Each chapter opens with one of McNair’s poems. The one at the beginning of the book, “Wanted,” is equal parts stunning and haunted. The one opening chapter eight, “My Father Going Away,” is also haunting. It is made all the more so by the narrative tale that follows — of his father suddenly reappearing in his life — which reads like a revelatory scene from “Death of a Salesman.” It is one of the grand pivots in the memoir’s “family” storyline, mesmerizing in its power.
One of the grand pivots in the “poetry” storyline recounts McNair’s crafting of his poem, “Leaving the Country House to the Landlord, Five Years Later.” McNair describes watching the landlord’s son-in-law cut down a beautiful shade tree in the yard as he and his family are forced to pack up and leave.

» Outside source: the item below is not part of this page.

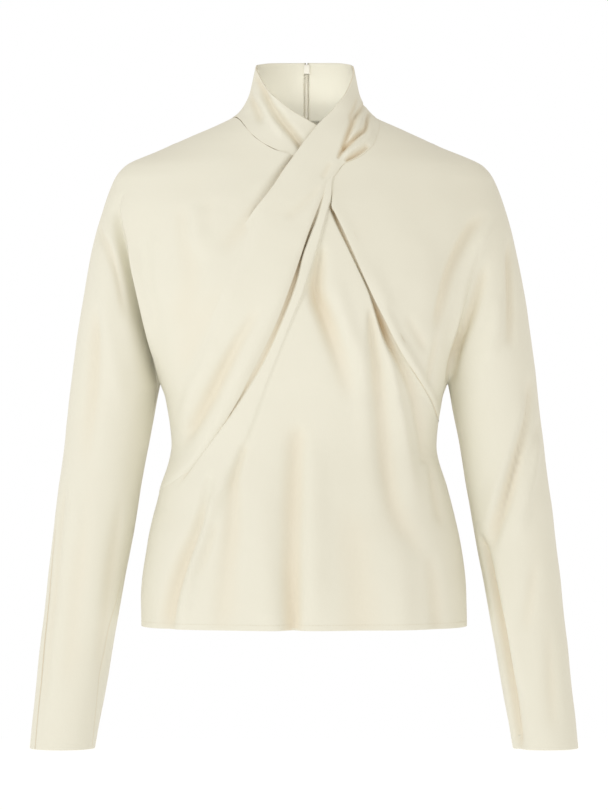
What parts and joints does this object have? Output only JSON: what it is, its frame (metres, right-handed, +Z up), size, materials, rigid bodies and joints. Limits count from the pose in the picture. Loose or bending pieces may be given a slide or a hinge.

The event and the effort to write about it drives him to delve deeper into his poetic craft, seeking to meld “my pain and sorrow, revealing both the outside and inside of my experience at the same time.”
When the poem is accepted for publication — his first published poem — he weeps, then shouts — “I’ve found a form.”
Near the end, McNair writes: “For life is all Plan B. And from life comes poetry, which thrives on disappointment and the aching heart. Poets are menders of broken things, as I have been, creating my first poem in one word at the bottom of a wanted poster on which I drew the face of my father. ‘Wanted,’ I wrote, suggesting two things at the same time, an accusation and my deep desire to be with him.”
In “The Words I Chose,” McNair again has created two things at the same time: A deeply evocative memoir about family, and also a fascinating one about his passionate drive to be a poet.
Frank O Smith is a Maine writer whose novel, “Dream Singer,” was a finalist for the Bellwether Prize.